Studentenferne Orte Teil 25

Das Literatencafé

Von Nadja Demel




Treffen bei Schillerlocken und GoethegedichtenFoto: Katharina Schmidt

„Liebst du das Leben? Dann verschwende keine Zeit“, rät eine der vielen Spruchtafeln an der gelben Hauswand eines Cafés unterm Markt. Zwischen Drogerie und Frisör macht man sich für gewöhnlich eher andere Gedanken. Nicht so im Literatencafé, das die Jenaer Bürger über Lebensweisheiten wie „Am Werke erkennt man den Meister“ oder „Dein Leben ist das, was deine Gedanken daraus machen“ schmunzeln lässt.
Viele Studenten vermuten zunächst, dass sich hier besonders intellektuelle Kaffeefreunde zum stundenlangen Philosophieren und Nachsinnen treffen. Geht man dann doch einmal hinein, wird man schnell feststellen, dass sich hier eine sehr gemischte Kundschaft zum Kaffeekränzchen versammelt.

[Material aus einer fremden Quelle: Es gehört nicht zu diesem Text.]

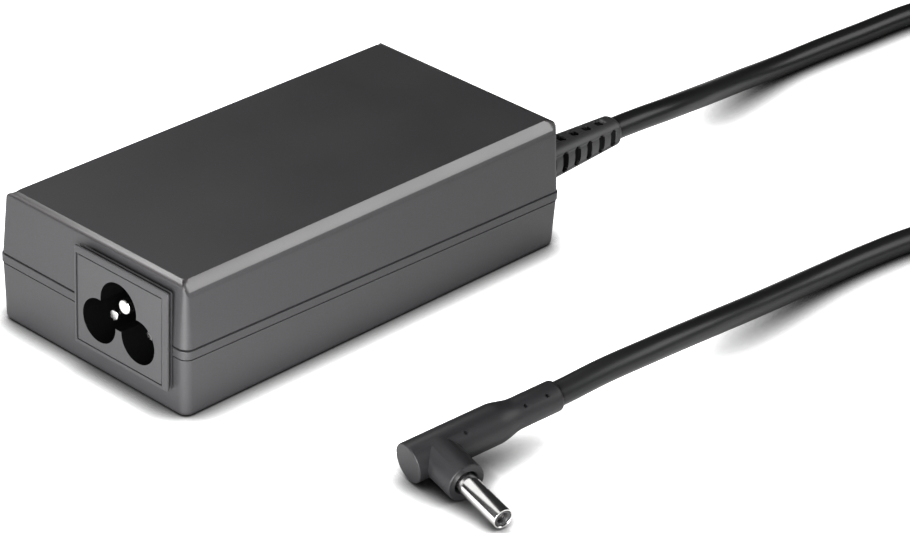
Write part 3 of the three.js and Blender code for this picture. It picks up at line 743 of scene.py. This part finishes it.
def cloverleaf_outline(steps=36):
    """Outline of three joined circles, anticlockwise: arcs between the points where the circles cross."""
    small, large = LOBE_RADIUS, EARTH_LOBE
    side, top = np.array([LOBE_HALF, 0.0]), np.array([0.0, EARTH_RISE])
    gap = side - top
    distance = np.hypot(*gap)
    along = (distance**2 + large**2 - small**2) / (2 * distance)
    across = math.sqrt(large**2 - along**2)
    unit = gap / distance
    normal = np.array([-unit[1], unit[0]])
    upper, lower = top + along * unit + across * normal, top + along * unit - across * normal

    def angle_of(point, centre):
        return math.atan2(point[1] - centre[1], point[0] - centre[0])

    right = circle_arc(side, small, angle_of(lower, side), angle_of(upper, side) + 2 * np.pi, 2 * steps)
    crown = circle_arc(top, large, angle_of(upper, top), np.pi - angle_of(upper, top), steps)
    left = right[::-1] * (-1, 1)
    base = circle_arc(top, large, -np.pi - angle_of(lower, top), angle_of(lower, top), 8)
    outline = np.vstack([right[:-1], crown[:-1], left[:-1], base[:-1]])
    return outline + (LOBE_Y, LOBE_Z)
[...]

So sitzen Oma und Opa an einem Sonntagnachmittag in einer Ecke des Cafés und versüßen ihren Enkelkindern den Tag mit heißer Schokolade. Sich selbst bestellen sie zwei Latte Coretto, das ist Latte Macchiatto mit einem Schuss Grappa. Am Nachbartisch tauschen drei Freundinnen bei Cappuccino und Sachertorte – übrigens eine der beliebtesten Sorten im Café – den neuesten Klatsch und Tratsch aus. Wer alleine kommt, schnappt sich ein Buch aus dem Regal und schmökert bei einer Tasse Java-Kaffee in den Werken berühmter Autoren.
Das war aber nicht immer so. Bis zu seiner Neueröffnung war das Literatencafé eher Kneipe als Café. Statt Wiener Melange mit „Effi Briest“ gab es Wodka mit Nabokovs „Lolita“. An diese Zeiten erinnern nur noch die Bücherstapel im ersten Stock. Die schlichte Einrichtung und der Geruch von frischgebackenem Kuchen erwecken eher wohlige Kindheitserinnerungen als Vorstellungen von hitzigen Diskussionen über skandalöse Romane.
Heute ist das Literatencafé vor allem für seine riesige Auswahl an Kuchen und Torten bekannt. Als Student mag es nicht besonders angesagt sein, sich sonntags zum Kaffeeklatsch mit Sahnetorte zu treffen. Aber rund achtzig sich abwechselnde Sorten – von fruchtig-frisch bis sahnig-süß – klingen mehr als verführerisch. Gerade für Leute, die nicht von hier stammen, empfiehlt es sich, den Thüringer Blechkuchen zu probieren.
Während bei schönem Wetter die Eiskreationen auch draußen vor dem Café genossen werden können, locken zur Herbstzeit vor allem Schokoladentafeln und Pralinen aus der hauseigenen Chocolaterie.
Überhaupt wird im Literatencafé alles selbst gemacht, wie mir versichert wurde: Von den üblichen Backwaren, die in der Bäckerei im Erdgeschoss angeboten werden, bis hin zu den aufwendig verzierten Torten, die für einen besonderen Anlass bestellt werden können.
Eigentlich erstaunlich, dass hier nicht regelmäßig Horden von Studenten nach einer langen Partynacht auflaufen. Frühstücksangebote von herzhaft bis süß gibt es nämlich durchgehend bis 18:30 Uhr. Und wer samstags vergessen hat, einkaufen zu gehen, kann seinem knurrenden Magen beim Sonntagsbrunch etwas Gutes tun.
Wer etwas in der Geschichte Jenas nachforscht, wird herausfinden, dass es das Literatencafé schon seit dem Jahr 1886 gibt. Seinen Namen und die damit verbundene Verlockung, zwischen Büchern und Gedichtbänden guten Kaffee und leckeren Kuchen zu genießen, hat es über all die Jahre behalten.